Scott Bessenecker, a professor and author I heard speak once at a workshop, said, and I’ll never forget this, “I don’t think it’s the existence of extreme poverty or extreme wealth that breaks God’s heart. I think it’s the co-existence. I think it’s Lazarus at the gates of the rich man.”
So while it’s true that we can never forget that it is our job as the church and followers of Christ to feed those who are hungry, like in this story, it is also our job to stand against powers and systems that make people impoverished to begin with. And if you would like other examples of this happening in really inspiring ways please research Dr. Rev. William Barber and the Poor Peoples Campaign. It’s an incredible movement. It’s miraculous really.
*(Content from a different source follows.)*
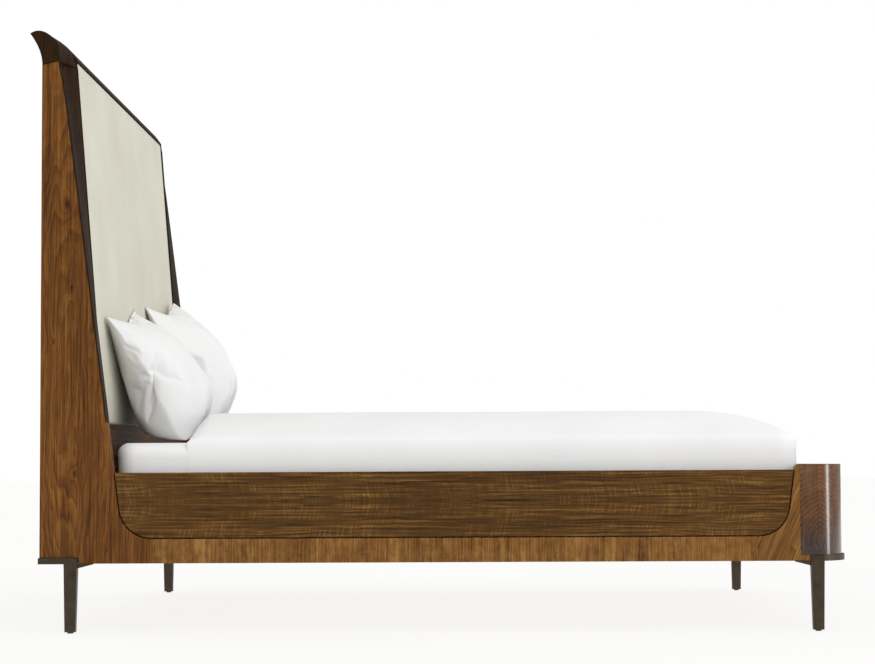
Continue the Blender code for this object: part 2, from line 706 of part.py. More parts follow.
def build_bed():
    clear_scene()
    inside = HALF_WIDTH - SIDE_THICKNESS - GAP
    for word, side in SIDES:
        build_headboard_side("headboard_side_" + word, side)
        build_post("headboard_post_" + word, side)
        build_front_trim("front_trim_" + word, side)
        build_side_rail("side_rail_" + word, side)
        build_sled_rail("sled_rail_" + word, side)
        build_return("footboard_return_" + word, side)
        for end, joint in bracket_joints():
            build_bracket(f"rail_bracket_{end}_{word}", joint, side)
            build_leg(f"leg_{end}_{word}", end, side)
            build_glide(f"glide_{end}_{word}", end, side)
    back = (0.0, BACK_PANEL)
    block("headboard_back_panel", back, (-inside, inside), (WOOD_BOTTOM, SHOULDER_HEIGHT - GAP), WALNUT)
    lower = (LOWER_FACE - LOWER_PANEL, LOWER_FACE)
    block("headboard_lower_panel", lower, (-inside, inside), (WOOD_BOTTOM, PAD_BOTTOM - GAP), WALNUT)
    half = HALF_WIDTH - SIDE_THICKNESS - POST_WIDTH - 2 * GAP
    sill = (lower[0] - GAP - HEAD_SILL[0], lower[0] - GAP)
    block("headboard_sill", sill, (-half, half), (WOOD_BOTTOM, WOOD_BOTTOM + HEAD_SILL[1]), INNER_WOOD)
    build_cross_rail("headboard_rail_bottom", PAD_BOTTOM + GAP, PAD_BOTTOM + GAP + CROSS_RAIL)
    middle = (PAD_BOTTOM + PAD_TOP) / 2
    build_cross_rail("headboard_rail_middle", middle - CROSS_RAIL / 2, middle + CROSS_RAIL / 2)
    build_cross_rail("headboard_rail_top", SHOULDER_HEIGHT - GAP - CROSS_RAIL, SHOULDER_HEIGHT - GAP)
    build_raked_panel("upholstered_panel", 0.0, PAD_THICKNESS, LINEN)
    build_raked_panel("upholstery_board", PAD_THICKNESS + GAP, PAD_BOARD, INNER_WOOD)
    build_crest()
    build_bow()
    build_cap()
    inner = (FOOT_SEAM + INNER_SETBACK, FOOT_SEAM + INNER_SETBACK + INNER_PANEL)
    reach = bow_reach(inner[1], BOW_THICKNESS + GAP)
    block("footboard_inner_panel", inner, (-reach, reach), (WOOD_BOTTOM, FOOT_TOP), WALNUT)
    sole = (inner[1] + GAP, FOOT_FACE - BOW_THICKNESS - GAP)
    half = HALF_WIDTH - BOW_RADIUS
    block("footboard_sill", sole, (-half, half), (WOOD_BOTTOM, WOOD_BOTTOM + FOOT_SILL_HEIGHT), INNER_WOOD)
    build_support()
    side = MATTRESS_THICKNESS - MATTRESS_SHOULDER[0]
    size = (MATTRESS_LENGTH, MATTRESS_WIDTH)
    mattress = build_soft_block("mattress", MATTRESS_HEAD, *size, MATTRESS_BOTTOM, side, MATTRESS_SHOULDER)
    size = (MATTRESS_LENGTH - DUVET_START, MATTRESS_WIDTH - 2 * DUVET_INSET)
    bottom = MATTRESS_TOP + GAP
    duvet = build_soft_block("duvet", MATTRESS_HEAD + DUVET_START, *size, bottom, DUVET_EDGE, DUVET_CROWN)
    duvet.parent = mattress
    build_pillow("pillow_left", mattress, LEFT, LEFT_PILLOW)
    build_pillow("pillow_right", mattress, RIGHT, RIGHT_PILLOW)


build_bed()
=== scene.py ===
"""King-size sleigh bed: veneers, castings, upholstery and bedding, made around the bed's frame.

+X runs from the headboard to the footboard, +Z is up, and the left side of the bed is at -Y.
Lengths are in metres. In the profiles, x is measured from the headboard's rear face and depth
from the bed's side face inwards.
"""

import math

import bmesh
import bpy
import numpy as np
from mathutils import Matrix, Vector


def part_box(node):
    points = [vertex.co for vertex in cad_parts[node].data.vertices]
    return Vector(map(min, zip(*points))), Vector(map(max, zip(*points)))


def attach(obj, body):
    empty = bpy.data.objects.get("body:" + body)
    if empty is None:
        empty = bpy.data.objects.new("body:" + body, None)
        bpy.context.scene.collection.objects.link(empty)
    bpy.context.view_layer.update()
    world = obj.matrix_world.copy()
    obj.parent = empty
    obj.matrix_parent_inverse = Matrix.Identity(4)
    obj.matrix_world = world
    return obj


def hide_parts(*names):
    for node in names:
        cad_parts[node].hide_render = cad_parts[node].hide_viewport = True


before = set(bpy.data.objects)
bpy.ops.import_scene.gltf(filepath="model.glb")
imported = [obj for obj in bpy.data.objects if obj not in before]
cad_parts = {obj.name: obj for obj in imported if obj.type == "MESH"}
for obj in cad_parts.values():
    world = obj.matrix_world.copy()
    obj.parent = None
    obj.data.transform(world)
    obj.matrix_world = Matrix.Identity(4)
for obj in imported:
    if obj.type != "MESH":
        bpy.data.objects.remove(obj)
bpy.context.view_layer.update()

# ---------------------------------------------------------------- places read from the frame

SIDE_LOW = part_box("headboard_side_left")[0]
BOW_LOW, BOW_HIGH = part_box("footboard_panel")
MATTRESS_LOW, MATTRESS_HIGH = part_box("mattress")
DUVET_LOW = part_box("duvet")[0]
REAR_X = SIDE_LOW.x
HALF_WIDTH = -SIDE_LOW.y
SEAM_X = BOW_LOW.x
FACE_X = BOW_HIGH.x

# Headboard profile.
HEAD_DEPTH = 0.218
RAKE = 0.1288
RAKE_START = 0.471
FLARE_START = 1.520
FLARE = 0.216
PAD_DEPTH = 0.163
PAD_RAKE = 0.0795
PAD_BOTTOM = 0.620
PAD_TOP = 1.730
PAD_THICKNESS = 0.035
PAD_CROWN = 0.006
PAD_EDGE = 0.011
SHOULDER = 1.689
SHOULDER_RISE = 0.013
TRIM_WIDTH = 0.140
TRIM_THICKNESS = 0.020
TRIM_EDGE = 0.004
TRIM_LIP = 0.004
SIDE_THICKNESS = 0.040
GAP = 0.0003

# Crest profile.
CREST_OVERHANG = 0.0395
CREST_TIP = 0.097
CREST_SWEEP = 0.47
CREST_NOSE = (0.0565, 0.0717)
CREST_ROLL = ((0.0215, 0.0165), (0.0345, 0.0125))
CREST_DROP = (0.011, 0.013)
CREST_REBATE = 0.0203
CREST_ROUNDING = (0.002, 0.0005, 0.014)
CREST_EASING = (0.001, 0.004, 0.001, 0.002)
CREST_END_RADIUS = 0.0035

# Footboard.
BOW_RADIUS = 0.1355
BOW_THICKNESS = 0.020
BOW_ARRIS = 0.0018
BOW_LEAF = 0.1733

# Boards and castings.
EASED_ARRIS = 0.0012
SIDES = (("left", -1), ("right", 1))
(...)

See the thing is whether you have a strict definition of what a miracle is or a loose one it doesn’t change the fact that Jesus and the disciples feeding those over 5,000 people in that “deserted place” was a miracle. And, yet some might also call concepts like eradicating poverty by speaking truth to power and dismantling the systems that perpetuate it a miracle too. But the thing about our God is, that our God does miracles. Matthew 14 tells us that. And they’re not figurative, they’re literal. But Matthew 14 also tells us that God doesn’t do miracles alone. Amen.